DATA SECTION:
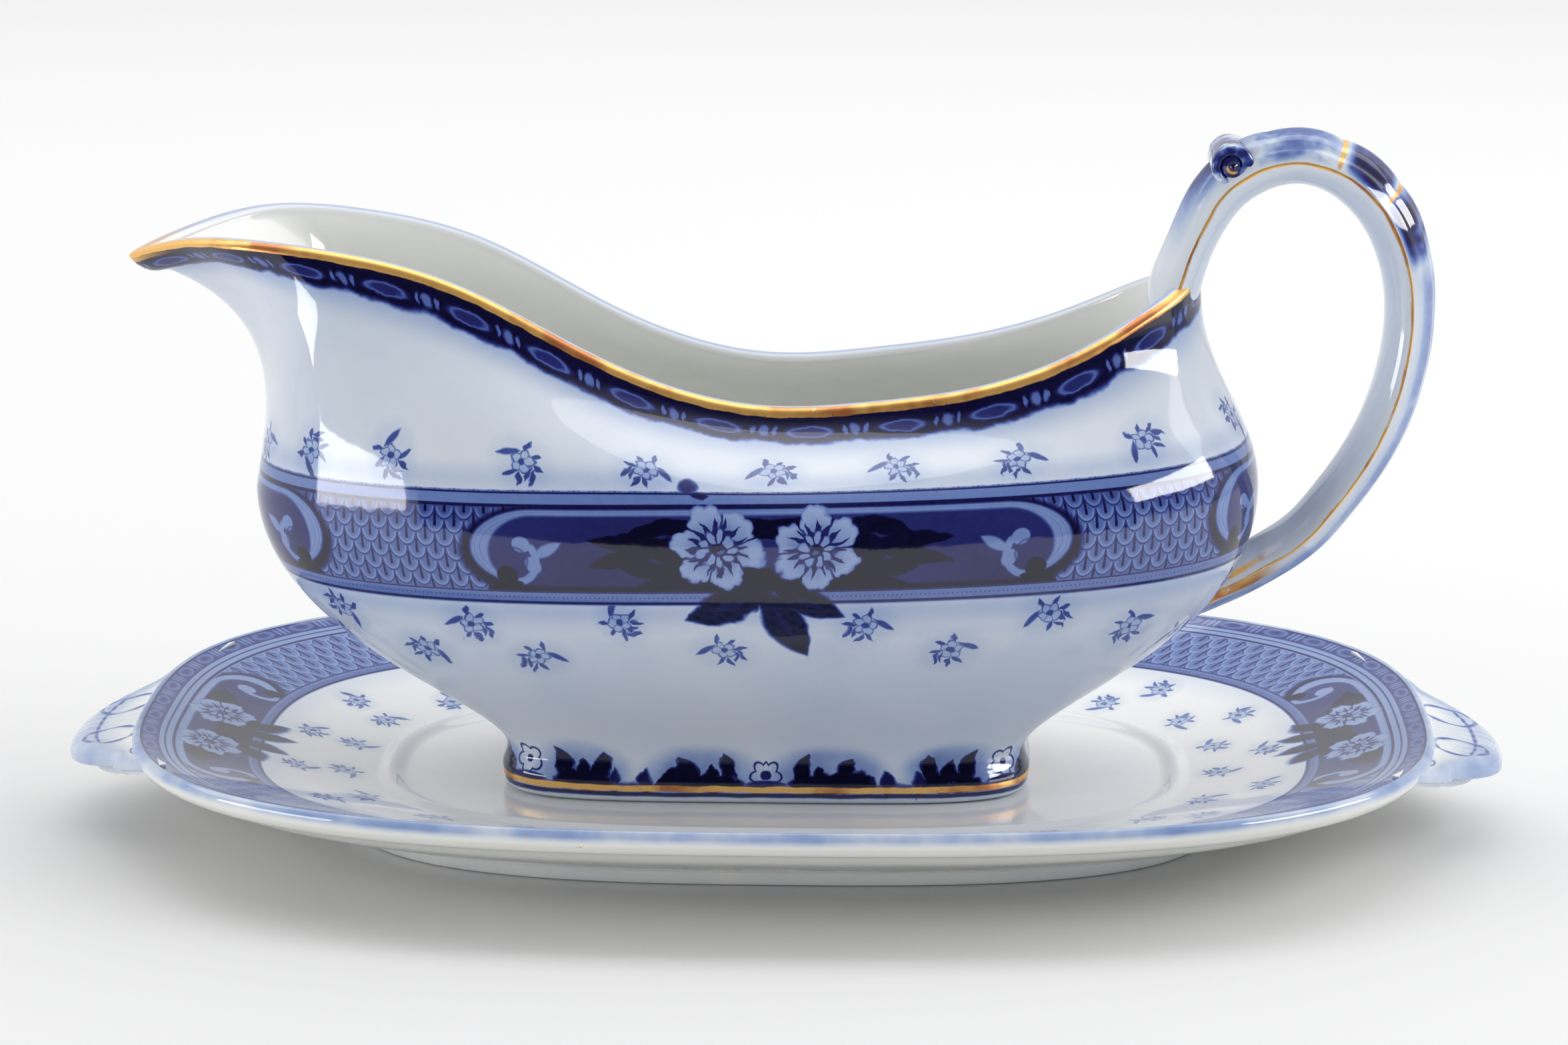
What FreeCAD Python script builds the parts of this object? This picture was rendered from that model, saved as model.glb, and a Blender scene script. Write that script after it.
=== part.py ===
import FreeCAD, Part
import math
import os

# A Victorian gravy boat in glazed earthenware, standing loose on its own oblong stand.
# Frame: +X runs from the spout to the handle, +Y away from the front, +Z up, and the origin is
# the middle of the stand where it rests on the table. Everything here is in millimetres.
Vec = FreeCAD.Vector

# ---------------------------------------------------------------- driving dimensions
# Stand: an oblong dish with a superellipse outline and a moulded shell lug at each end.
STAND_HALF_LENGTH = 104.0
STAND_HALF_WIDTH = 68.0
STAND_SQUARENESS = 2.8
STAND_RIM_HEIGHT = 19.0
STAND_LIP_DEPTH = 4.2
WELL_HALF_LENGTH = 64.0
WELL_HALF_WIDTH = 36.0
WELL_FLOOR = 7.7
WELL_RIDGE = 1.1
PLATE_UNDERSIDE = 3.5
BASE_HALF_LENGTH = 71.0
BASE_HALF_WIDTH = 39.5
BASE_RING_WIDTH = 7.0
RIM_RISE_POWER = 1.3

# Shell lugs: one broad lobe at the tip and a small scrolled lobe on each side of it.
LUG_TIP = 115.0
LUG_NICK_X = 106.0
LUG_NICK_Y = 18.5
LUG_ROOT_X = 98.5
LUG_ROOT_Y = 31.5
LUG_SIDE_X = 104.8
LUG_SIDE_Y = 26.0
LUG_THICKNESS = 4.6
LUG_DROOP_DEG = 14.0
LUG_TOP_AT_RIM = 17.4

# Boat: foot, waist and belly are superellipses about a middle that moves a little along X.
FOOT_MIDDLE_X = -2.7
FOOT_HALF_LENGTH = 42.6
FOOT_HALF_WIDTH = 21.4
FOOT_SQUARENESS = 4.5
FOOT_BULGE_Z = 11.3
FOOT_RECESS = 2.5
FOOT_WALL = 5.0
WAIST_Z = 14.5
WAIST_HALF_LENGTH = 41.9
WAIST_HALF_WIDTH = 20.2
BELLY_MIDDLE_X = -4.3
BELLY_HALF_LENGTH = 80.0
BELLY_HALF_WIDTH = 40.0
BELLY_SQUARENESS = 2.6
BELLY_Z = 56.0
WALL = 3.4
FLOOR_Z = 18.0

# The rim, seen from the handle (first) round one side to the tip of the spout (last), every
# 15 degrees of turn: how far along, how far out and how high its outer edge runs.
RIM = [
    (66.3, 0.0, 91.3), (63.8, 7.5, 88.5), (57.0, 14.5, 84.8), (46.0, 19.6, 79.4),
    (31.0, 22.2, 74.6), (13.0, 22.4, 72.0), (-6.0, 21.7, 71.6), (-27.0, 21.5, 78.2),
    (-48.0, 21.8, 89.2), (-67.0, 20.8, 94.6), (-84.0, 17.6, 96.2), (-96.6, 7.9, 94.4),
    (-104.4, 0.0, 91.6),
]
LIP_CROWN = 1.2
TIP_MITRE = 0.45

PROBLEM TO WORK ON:
Write out the listing's lines exactly, from its first line through the line that contains "Vec = FreeCAD.Vector", and stop there.

COMPLETED TASK:
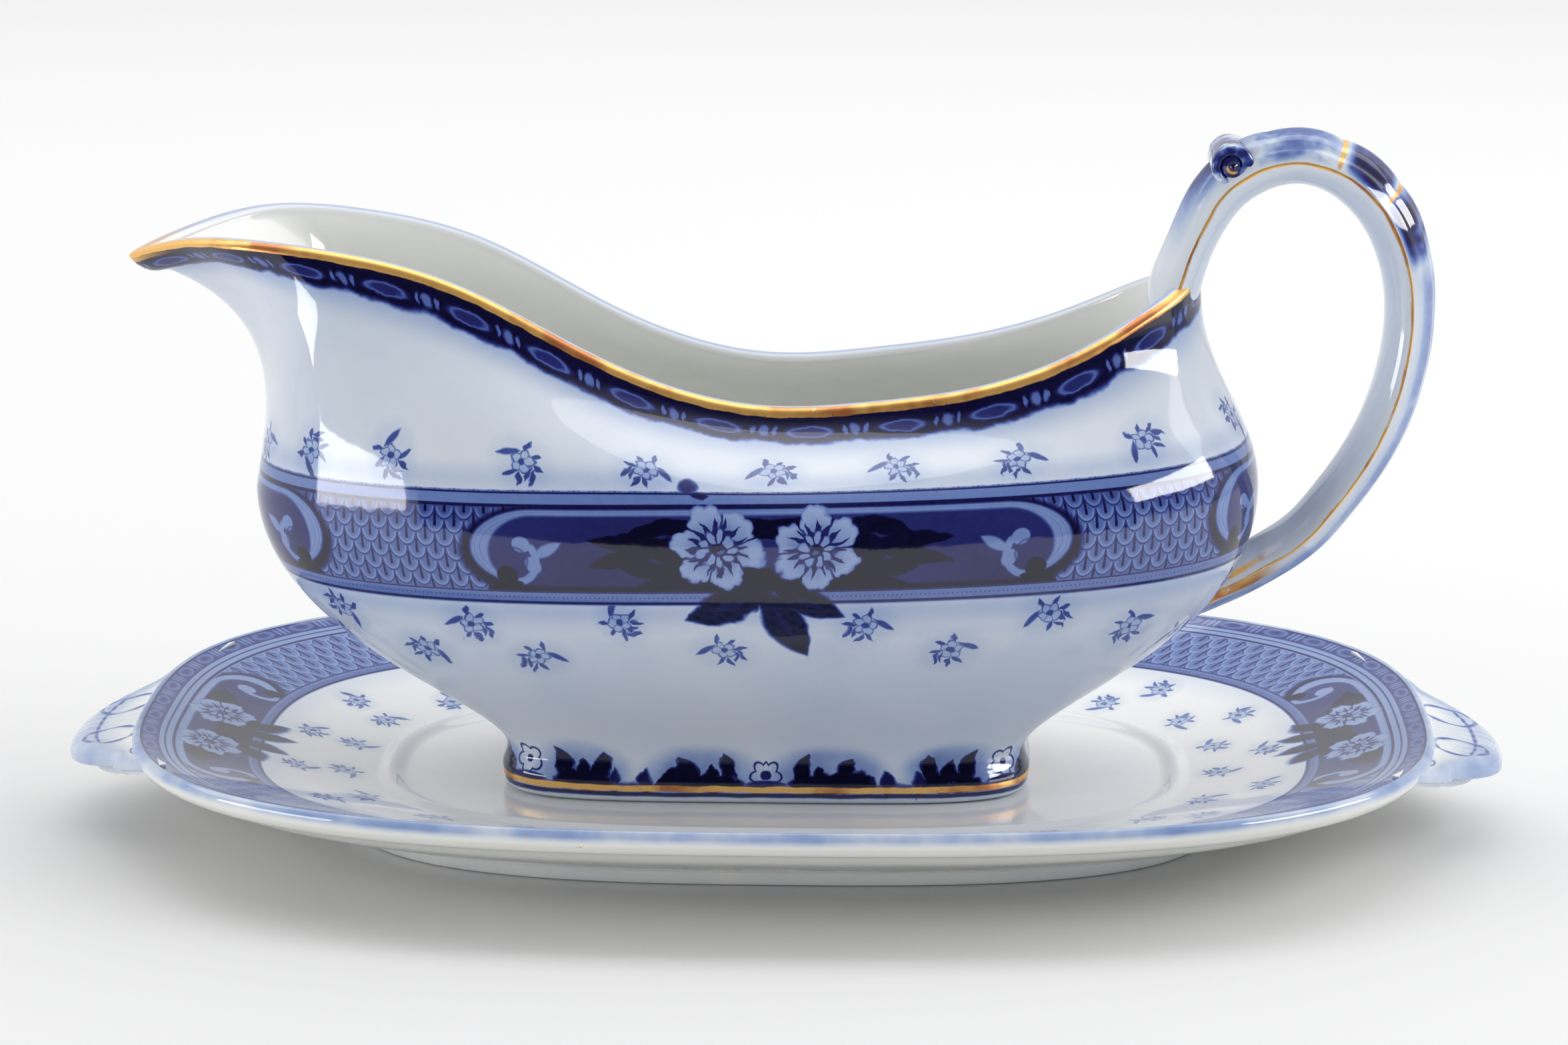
What FreeCAD Python script builds the parts of this object? This picture was rendered from that model, saved as model.glb, and a Blender scene script. Write that script after it.
=== part.py ===
import FreeCAD, Part
import math
import os

# A Victorian gravy boat in glazed earthenware, standing loose on its own oblong stand.
# Frame: +X runs from the spout to the handle, +Y away from the front, +Z up, and the origin is
# the middle of the stand where it rests on the table. Everything here is in millimetres.
Vec = FreeCAD.Vector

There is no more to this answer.